「処分や交代は考えていない」“旧統一教会”調査…これで幕引き?記者報告(2022年9月8日)
“旧統一教会および関連団体との関係”について、自民党が行った調査結果が出ました。自民党所属の国会議員379人のうち、179人が統一教会や関連団体と接点があったということです。
◆政治部の山本志門記者に聞きます。
(Q.これだけ多くの議員に関わりがありましたが、岸田総理としては“これで調査は終了”と考えているのでしょうか)
岸田総理としては、自民党所属議員に対しては、これで終わりだと考えています。それぞれが「これまでの経緯をしっかり説明して、国民の信頼を回復してもらわなければならない」と述べていまして、個人任せの対応にして、この問題の収束を図っていきたい考えです。
ただ、総理側近からは「出口が見えない。このあと、どうすればよいのか見えてこない」として、手詰まり感が出ています。自民党のある閣僚関係者は「これでケジメとしたいが、そうはならないだろう」と話します。というのも、当初からこの調査について「あいまいな部分が多い」と指摘する声が、自民党幹部からも出ていました。例えば、選挙のボランティアも「いたかもしれない」で『あり』にした人もいれば、『なし』にした人もいます。また、関連団体とは何なのか。そこの線引きも不明瞭だという声も多く上がっていて、回答にばらつきが出ている可能性があります。それぞれ判断基準が違うことから、議員によって回答に温度差が生じていて、べテラン議員からは、今後、またポロポロ出てきた場合、「調査の信ぴょう性がないと言われかねない」と懸念する声もあります。

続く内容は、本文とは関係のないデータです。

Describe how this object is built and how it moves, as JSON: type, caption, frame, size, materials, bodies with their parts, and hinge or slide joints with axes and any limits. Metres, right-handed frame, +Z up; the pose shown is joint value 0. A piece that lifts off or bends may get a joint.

(Q.今回、名前が挙がった議員に対し、何らかのけじめが必要ではないかという声が上がってくるのではないでしょうか)
岸田総理としては、処分や交代などは全く考えていません。そもそも、今回の自民党の調査、それぞれ所属議員の“自己点検”という体裁に留めています。党内からは「法律を犯しているわけでもないので、処分は現実的に難しい」と指摘する声もあります。ただ、ある閣僚関係者は「処分も何もしないなら、国民は納得しない。もっと厳しくしないと、この話は終わらない」と受け止める向きもあります。今回の対応で、内閣支持率の下落傾向に歯止めをかけられるのかも、今後の対応のポイントになってくると思います。
(Q.これだけ関係があると、これまでの政策に歪みがなかったのではないかと。その検証も必要ではないでしょうか)
これまでの政策決定にゆがみがあったのか、なかったのか。ここが本質だと思います。野党側は、安倍元総理と旧統一教会との関係は「深かった」として、政策決定にも影響が出たのではないかなどと追及する構えです。具体的には、教団の名称変更、捜査に関して何らかの政治の圧力があったのかどうかなど、今後、秋に予定される臨時国会の論戦のポイントになってくると思います。
さらに、今後の被害を拡大させないため、政府・自民党が本気度を示せるかどうかも大きな焦点だと思います。
政府は、すでに法務省を中心とした関係省庁間での体制を立ち上げていますが、自民党でも、被害者救済などをどうしていくのか検討していく方針が示されました。霊感商法や2世の信仰、あるいは生活を壊すほどの献金など、現在進行形の問題もありますので、全体を俯瞰してみれば、まだまだこの問題、決して終わりではないのだろうと思います。